» DATA LINES:
———

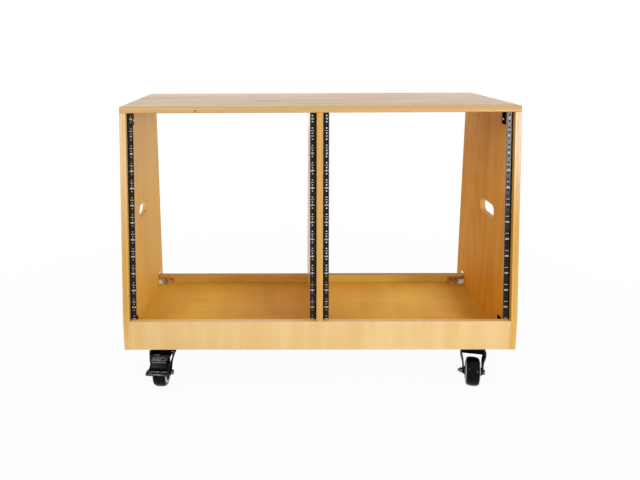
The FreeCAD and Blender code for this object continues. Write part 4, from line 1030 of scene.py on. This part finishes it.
ring = mirrored([(6.06, 22.1), (9.6, 22.1), (10.7, 21.4), (11, 20), (11.2, 9.2), (12.4, 7.4), (14.2, 6.9), (19.4, 8.2),
                 (20.4, 11), (21.2, 16.9), (22.0, 18.0), (23.6, 18.5), (25.4, 18.3), (26.6, 17.6), (27.4, 16.7),
                 (28.05, 15.6)])
parts = [lathe(ring, 96)]
for rib in range(RIBS):
    for side in (-1, 1):
        loop = pressed_loop([(10.6, 6), (20.9, 6), (20.9, 14.8), (10.6, 17.2)], 0.8, 3)
        plate = sawn([(loop, 0.4 * MM)], -1.2 * MM, 1.2 * MM, steps=2)
        moved(plate, lambda out, up, thick: (out, thick, up * side))
        plate.transform(Matrix.Rotation(2 * math.pi / RIBS * rib, 4, "Z"))
        parts.append(plate)
fit_under_all("grey_core", joined(*parts), grey_core, "wheel", "wheel_core", at_the_axle)


# Axles: a zinc-plated bolt through each fork with a hexagon head on the
# right, a locking nut with a round collar on the left, and the end of the
# thread proud of the nut. The steel bush it clamps is hidden in the hub.

HEX_FLATS = 13
THREAD_TURNS = 4
THREAD_PITCH = 1.25

# The zinc is given a dark colour: a painted dark reflection, standing in for dim surroundings mirrored in the plating.
zinc_with_painted_dark_reflection = two_tone("zinc_with_painted_dark_reflection", (160.0, 4, 0.6), ((0.26, 0.26, 0.27), (0.07, 0.07, 0.07)), (0.2, 0.34),
                       bump=(0.1, 0.08), Metallic=1.0)


def hexagon():
    reach = HEX_FLATS / 2 / math.cos(math.pi / 6)
    turns = [math.pi / 3 * place for place in range(6)]
    return pressed_loop([(reach * math.cos(turn), reach * math.sin(turn)) for turn in turns], 0.5, 2)


shaft = [(0, 25.5), (4, 25.5), (4, -31.5)]
for thread in range(THREAD_TURNS):
    start = -31.9 - thread * THREAD_PITCH
    shaft += [(3.55, start), (4.0, start - 0.55), (4.0, start - 0.7)]
shaft += [(3.3, -36.9), (0, -36.95)]
head = sawn([(hexagon(), 0.9 * MM)], 25 * MM, 31.5 * MM)
crown = lathe([(0, 31.5), (4.2, 31.5), (4.6, 31.3), (4.6, 31.0), (0, 31.0)], 32)
fit_under_all("hex_bolt", joined(lathe(shaft, 32), head, crown), zinc_with_painted_dark_reflection, "swivel", "axle_bolt",
              at_the_axle)

nut = sawn([(hexagon(), 0.6 * MM), (bored(0, 0, 4.06, 24), 0.3 * MM)], -31.2 * MM, -25 * MM)
collar = lathe([(4.1, -31), (6, -31), (6, -32.2), (5.6, -32.9), (4.9, -33), (4.1, -32.8)], 48)
fit_under_all("lock_nut", joined(nut, collar), zinc_with_painted_dark_reflection, "swivel", "axle_nut", at_the_axle)
for corner, turn, braked in CASTERS:
    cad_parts[corner + "_axle_bush"].material_slots[0].material = zinc_with_painted_dark_reflection


# Brake pedals: black pressed steel over the front of the braked wheels, hung
# on a cross pin between the fork's legs. The pan is crowned at the top with a
# raised frame to tread on, flares to a lip, and has a shoe behind it. Down the
# pan, each station gives back, up, half width and how far the flank turns in.

PEDAL_SHEET = 2.0
PEDAL_HALF = 23.4
PEDAL_STATIONS = (
    (-40.0, 91.6, 22.4, 4.0), (-45.5, 92.8, 23.2, 5.5), (-50.0, 92.2, 23.4, 6.0), (-53.2, 89.2, 23.4, 6.0),
    (-57.4, 83.0, 23.4, 6.0), (-62.2, 75.8, 23.4, 6.0), (-67.0, 68.6, 23.4, 5.0), (-70.2, 64.2, 23.9, 3.6),
    (-72.6, 62.2, 25.2, 2.0), (-75.2, 60.8, 28.2, 1.4), (-78.0, 58.0, 30.4, 1.2), (-81.2, 53.9, 31.0, 1.2),
    (-83.6, 50.9, 31.0, 1.2), (-84.0, 49.5, 30.6, 1.0), (-83.3, 48.6, 29.8, 0.8),
)
PEDAL_COLUMNS = (-1.0, -0.96, -0.8, -0.5, -0.2, 0.2, 0.5, 0.8, 0.96, 1.0)
PEDAL_CROWN = 0.5
PEDAL_EDGE_DROP = 0.9
PEDAL_FLANK_BEND = 1.4
FRAME_WIDTH = 1.9


def pedal_pan():
    """The pan's upper face, a row of points to each station, then thickened and
    rounded as one sheet."""
    mesh = bmesh.new()
    rows = []
    for place, (back, up, half, turned_in) in enumerate(PEDAL_STATIONS):
        before = PEDAL_STATIONS[max(place - 1, 0)]
        after = PEDAL_STATIONS[min(place + 1, len(PEDAL_STATIONS) - 1)]
        run = Vector((after[0] - before[0], after[1] - before[1])).normalized()
        inward = Vector((-run.y, run.x))
        drops = [PEDAL_CROWN * column ** 2 + (PEDAL_EDGE_DROP if abs(column) == 1.0 else 0.0)
                 for column in PEDAL_COLUMNS]
        flank = turned_in + PEDAL_FLANK_BEND
        spots = [(-1, flank), *zip(PEDAL_COLUMNS, drops), (1, flank)]
        rows.append([mesh.verts.new(Vector((half * column, back + inward.x * drop, up + inward.y * drop)) * MM)
                     for column, drop in spots])
    for lower, upper in zip(rows, rows[1:]):
        for here in range(len(lower) - 1):
            mesh.faces.new((lower[here], lower[here + 1], upper[here + 1], upper[here]))
    bmesh.ops.recalc_face_normals(mesh, faces=mesh.faces)
    sheet = bpy.data.meshes.new("pan")
    mesh.to_mesh(sheet)
    holder = bpy.data.objects.new("pan", sheet)
    bpy.context.scene.collection.objects.link(holder)
    thick = holder.modifiers.new("sheet", "SOLIDIFY")
    thick.thickness = PEDAL_SHEET * MM
    thick.offset = -1
    thick.use_even_offset = True
    holder.modifiers.new("pressed", "SUBSURF").levels = 2
    bpy.context.view_layer.update()
    pressed = bpy.data.meshes.new_from_object(holder.evaluated_get(bpy.context.evaluated_depsgraph_get()))
    mesh.clear()
    mesh.from_mesh(pressed)
    bpy.data.objects.remove(holder)
    bpy.data.meshes.remove(pressed)
    return mesh


def on_pan(run, rise):
    """The point so far down the pan's slope and so far out from it."""
    for here, after in zip(PEDAL_STATIONS, PEDAL_STATIONS[1:]):
        start = Vector(here[:2])
        slope = Vector(after[:2]) - start
        if run <= slope.length:
            break
        run -= slope.length
    slope.normalize()
    return start + slope * run + Vector((slope.y, -slope.x)) * rise


def raised_frame(half_width, half_height, middle, ribs):
    """A pressed frame centred so far down the pan: a rounded rectangle with a
    sunken middle. Ribs across it are given as place and half width."""
    def block(width, height, radius):
        corners = [(-width, -height), (width, -height), (width, height), (-width, height)]
        return [spot * MM for spot in eased(corners, radius, 5)]

    hollow = block(half_width - FRAME_WIDTH, half_height - FRAME_WIDTH, 1.6)
    ridge = sawn([(block(half_width, half_height, 2.6), 0.6 * MM), (hollow[::-1], 0.4 * MM)], -1.6 * MM, 1.2 * MM)
    parts = [ridge, sawn([(block(half_width - 1, half_height - 1, 2), 0.1 * MM)], -1.6 * MM, 0.25 * MM, steps=1)]
    for place, width in ribs:
        loop = [spot + Vector((0, place * MM)) for spot in block(width, 0.7, 0.4)]
        parts.append(sawn([(loop, 0.3 * MM)], -1.0 * MM, 1.0 * MM, steps=2))
    mesh = scored(joined(*parts), (0, 1, 0), [step * MM for step in range(-9, 15)])

    def pressed(side, down, rise):
        spot = on_pan(middle + down / MM, rise / MM - PEDAL_CROWN * (side / MM / PEDAL_HALF) ** 2) * MM
        return -side, spot.x, spot.y

    return moved(mesh, pressed)


def pedal_ear(side):
    corners = [(-16, 88.2), (-17, 81), (-23.5, 78), (-50.5, 76.4), (-56, 80.5), (-50.5, 89.2), (-40, 90.2), (-22, 89.8)]
    cuts = [(pressed_loop(corners, 3, 4), 0.4 * MM), (bored(PIN_BACK, PIN_UP, PIN_HOLE, 24), 0.3 * MM)]
    ear = set_up(sawn(cuts, 20.8 * MM, 23.3 * MM, steps=2), "X")
    wing = pressed_loop([(66, 21), (88, 21), (88, 27), (72, 27), (66, 24.5)], 1.2, 3)
    mesh = joined(ear, set_up(sawn([(wing[::-1], 0.4 * MM)], -51.5 * MM, -49.3 * MM, steps=2), "Y"))
    return moved(mesh, lambda across, back, up: (across * side, back, up))


def brake_shoe():
    """The plate between the pedal's ears that comes down on the tyre, and the
    sleeve round the cross pin that it is welded to."""
    loop = pressed_loop([(-46.5, 88.2), (-30, 78.4), (-27.5, 79.4), (-28, 82), (-44, 91.4)], 0.8, 3)
    plate = sawn([(loop, 0.4 * MM)], -21 * MM, 21 * MM, steps=2)
    round_it, bore = [bored(PIN_BACK, PIN_UP, radius, 28) for radius in (5.7, PIN_HOLE)]
    sleeve = sawn([(round_it[::-1], 0.4 * MM), (bore, 0.3 * MM)], -20.9 * MM, 20.9 * MM, steps=2)
    return set_up(joined(plate, sleeve), "X")


tread = raised_frame(21.6, 7.4, 17.4, ((-2.2, 15.5), (0, 15.5), (2.2, 15.5), (12.2, 19.5)))
lip = raised_frame(28.6, 5.2, 58.2, ())
mesh = joined(pedal_pan(), tread, lip, brake_shoe(), pedal_ear(-1), pedal_ear(1))
fit_under_all("foot_pedal", mesh, black_steel, "pedal", "brake_pedal", braked=True, flat_faced=False)

pin = lathe(mirrored([(0, -32.4), (2.6, -32.35), (4.1, -31.9), (4.4, -31.3), (4.2, -31.02), (3, -31.0)]), 32)
at_the_pin = Matrix.Translation((0, PIN_BACK * MM, PIN_UP * MM)) @ Matrix.Rotation(math.pi / 2, 4, "Y")
fit_under_all("cross_pin", pin, powder, "swivel", "pedal_pin", at_the_pin, braked=True, flat_faced=False)


# Studio: a plain pale floor that runs out to white, a large soft lamp to the
# right of the camera, a weaker one to the left, one behind, and a white room.

FLOOR_REACH = 14.0
ROOM_STRENGTH = 0.67


def in_plain_sight(finish):
    """One for rays that see a thing straight or in a sheen, else none."""
    rays = finish.step("LightPath", {}).outputs
    in_sheen = finish.sum("MAXIMUM", rays["Is Glossy Ray"], rays["Is Transmission Ray"])
    return finish.sum("MAXIMUM", rays["Is Camera Ray"], in_sheen)


mesh = bmesh.new()
mesh.faces.new([mesh.verts.new((x * FLOOR_REACH, y * FLOOR_REACH, 0)) for x, y in ((-1, -1), (1, -1), (1, 1), (-1, 1))])
floor_shape = bpy.data.meshes.new("studio_floor")
mesh.to_mesh(floor_shape)
mesh.free()
studio_floor = bpy.data.objects.new("studio_floor", floor_shape)
bpy.context.scene.collection.objects.link(studio_floor)

finish = Finish("white_paper")
tooth = finish.between(finish.cloud(finish.spot(), 400.0, 2, 0.5), 0.3, 0.7)
spot = finish.places()
squared_y = finish.sum("MULTIPLY", spot["Y"], spot["Y"])
away = finish.sum("SQRT", finish.sum("MULTIPLY_ADD", spot["X"], spot["X"], squared_y))
share = finish.sum("MULTIPLY", in_plain_sight(finish), finish.between(away, 0.6, 1.8, 0.95, 1.0))
glow = finish.step("Emission", {"Color": paint(1, 1, 1), "Strength": 1.0})
blend = finish.step("MixShader", {0: share, 1: finish.surface.outputs[0], 2: glow.outputs[0]})
finish.feed(finish.nodes["Material Output"].inputs["Surface"], blend.outputs[0])
floor_shape.materials.append(finish.give(
    Base_Color=finish.mix(tooth, paint(0.90, 0.90, 0.90), paint(0.87, 0.87, 0.87)), Roughness=0.9,
    Specular_IOR_Level=0.1))

room = Finish("white_room", bpy.data.worlds)
strength = room.between(in_plain_sight(room), 0, 1, ROOM_STRENGTH, 1.0)
bpy.context.scene.world = room.give(Color=paint(1, 1, 1), Strength=strength)

for name, spot, aim, width, height, power in (
    ("right_soft_lamp", (1.42, -2.5, 1.0), (0, 0, 0.4), 0.5, 0.8, 25),
    ("left_soft_lamp", (-1.5, -2.2, 2.1), (0, 0, 0.3), 0.5, 0.5, 14.6),
    ("rear_soft_lamp", (0, 2.4, 1.0), (0, 0, 0.4), 3.0, 1.4, 11.6),
):
    lamp = bpy.data.lights.new(name, "AREA")
    lamp.shape = "RECTANGLE"
    lamp.size = width
    lamp.size_y = height
    lamp.energy = power
    holder = bpy.data.objects.new(name, lamp)
    holder.location = spot
    holder.rotation_euler = (Vector(aim) - Vector(spot)).to_track_quat("-Z", "Y").to_euler()
    bpy.context.scene.collection.objects.link(holder)


# Camera: in front, left of the middle and above the top board, looking
# slightly down, with the shift that puts the stand where the picture has it.

CAMERA_SPOT = Vector((-0.112, -1.795, 0.888))
YAW = math.radians(-0.45)
PITCH = math.radians(10.9)
ROLL = math.radians(-0.27)
SENSOR_WIDTH = 36
FOCAL_LENGTH = 36.38
SHIFT_ACROSS = 0.0767
SHIFT_UP = -0.1133

forward = Vector((math.sin(YAW) * math.cos(PITCH), math.cos(YAW) * math.cos(PITCH), -math.sin(PITCH)))
level_right = Vector((math.cos(YAW), -math.sin(YAW), 0))
level_up = level_right.cross(forward)
right = level_right * math.cos(ROLL) + level_up * math.sin(ROLL)
upward = level_up * math.cos(ROLL) - level_right * math.sin(ROLL)
lens = bpy.data.cameras.new("studio_camera")
lens.sensor_width = SENSOR_WIDTH
lens.lens = FOCAL_LENGTH
lens.shift_x = SHIFT_ACROSS
lens.shift_y = SHIFT_UP
camera = bpy.data.objects.new("studio_camera", lens)
turned = Matrix((right, upward, -forward)).transposed().to_4x4()
camera.matrix_world = Matrix.Translation(CAMERA_SPOT) @ turned
bpy.context.scene.collection.objects.link(camera)
bpy.context.scene.camera = camera
bpy.context.scene.view_settings.view_transform = "Standard"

———

» DIRECTIONS FOR THIS TASK:
Restate the listing exactly, starting at its first line and ending at the line where "THREAD_PITCH = 1.25" occurs; include both and no other lines.

» REPLY:
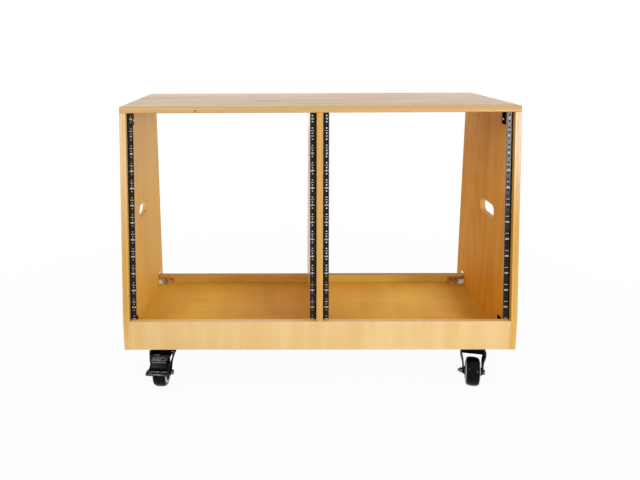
The FreeCAD and Blender code for this object continues. Write part 4, from line 1030 of scene.py on. This part finishes it.
ring = mirrored([(6.06, 22.1), (9.6, 22.1), (10.7, 21.4), (11, 20), (11.2, 9.2), (12.4, 7.4), (14.2, 6.9), (19.4, 8.2),
                 (20.4, 11), (21.2, 16.9), (22.0, 18.0), (23.6, 18.5), (25.4, 18.3), (26.6, 17.6), (27.4, 16.7),
                 (28.05, 15.6)])
parts = [lathe(ring, 96)]
for rib in range(RIBS):
    for side in (-1, 1):
        loop = pressed_loop([(10.6, 6), (20.9, 6), (20.9, 14.8), (10.6, 17.2)], 0.8, 3)
        plate = sawn([(loop, 0.4 * MM)], -1.2 * MM, 1.2 * MM, steps=2)
        moved(plate, lambda out, up, thick: (out, thick, up * side))
        plate.transform(Matrix.Rotation(2 * math.pi / RIBS * rib, 4, "Z"))
        parts.append(plate)
fit_under_all("grey_core", joined(*parts), grey_core, "wheel", "wheel_core", at_the_axle)


# Axles: a zinc-plated bolt through each fork with a hexagon head on the
# right, a locking nut with a round collar on the left, and the end of the
# thread proud of the nut. The steel bush it clamps is hidden in the hub.

HEX_FLATS = 13
THREAD_TURNS = 4
THREAD_PITCH = 1.25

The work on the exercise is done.